We finally reached the lakeshore and felt the full force of the midday sun. There are not many days up north when you feel the hot burn of the sun so we embraced it. Between us and the rendezvous spot was sandy shoreline, a swamp and a river crossing. Too lazy to care about wet boots and knowing that we wouldn’t need them once we reached the boat, we waded through the river and marched into the swamp with boots and all. The crew was already waiting when we arrived and they welcomed us with cold beers and sandwiches. We travelled back with beaming smiles all around. We had a week to rest and reorganize before the next hunt. I couldn’t wait to get back out.
This experience left me contemplating the different types of hunters out there and realized there are many different reasons why people hunt. Sure, there are a small group of assholes who hunt illegally or show no regard for animals or the bush. But you can find assholes everywhere.
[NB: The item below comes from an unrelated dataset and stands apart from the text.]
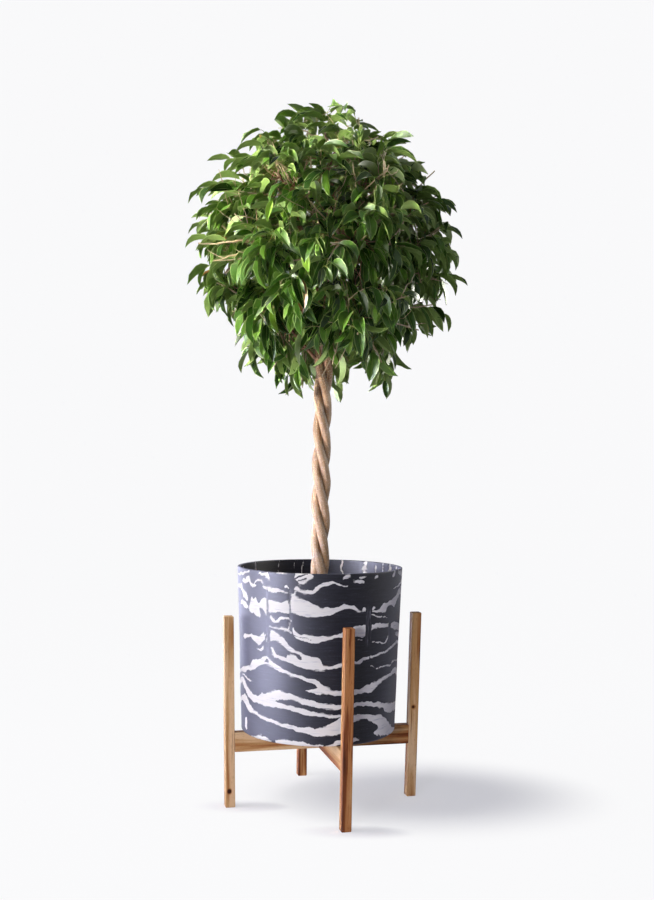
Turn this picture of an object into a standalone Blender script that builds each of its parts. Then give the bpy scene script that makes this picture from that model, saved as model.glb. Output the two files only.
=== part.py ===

“Sure, there are a small group of assholes who hunt illegally or show no regard for animals or the bush. But you can find assholes everywhere.”
You have subsistence hunters who literally hunt so they can feed their family or subsidize their grocery bill. You have hunters who go out for their annual hunting trip with their friends and family to camp and get an animal, creating lifelong memories. Some hunters drive around on ATVs and Argos on back roads until they find their game. And then you have mountain hunting.
A genre of hunting where only your two legs can help you. A hunt where in order to succeed, you must understand the animals, know the mountains and be willing to push yourself from before dawn to well after dusk. It’s a world where you truly only get what you give.
I joined Greg’s show wanting to gain a first-hand perspective of hunting. I knew that I would be pushed out there and wanted an adventure. What I had not anticipated, was coming off the mountain no longer a city boy, but a converted hunter.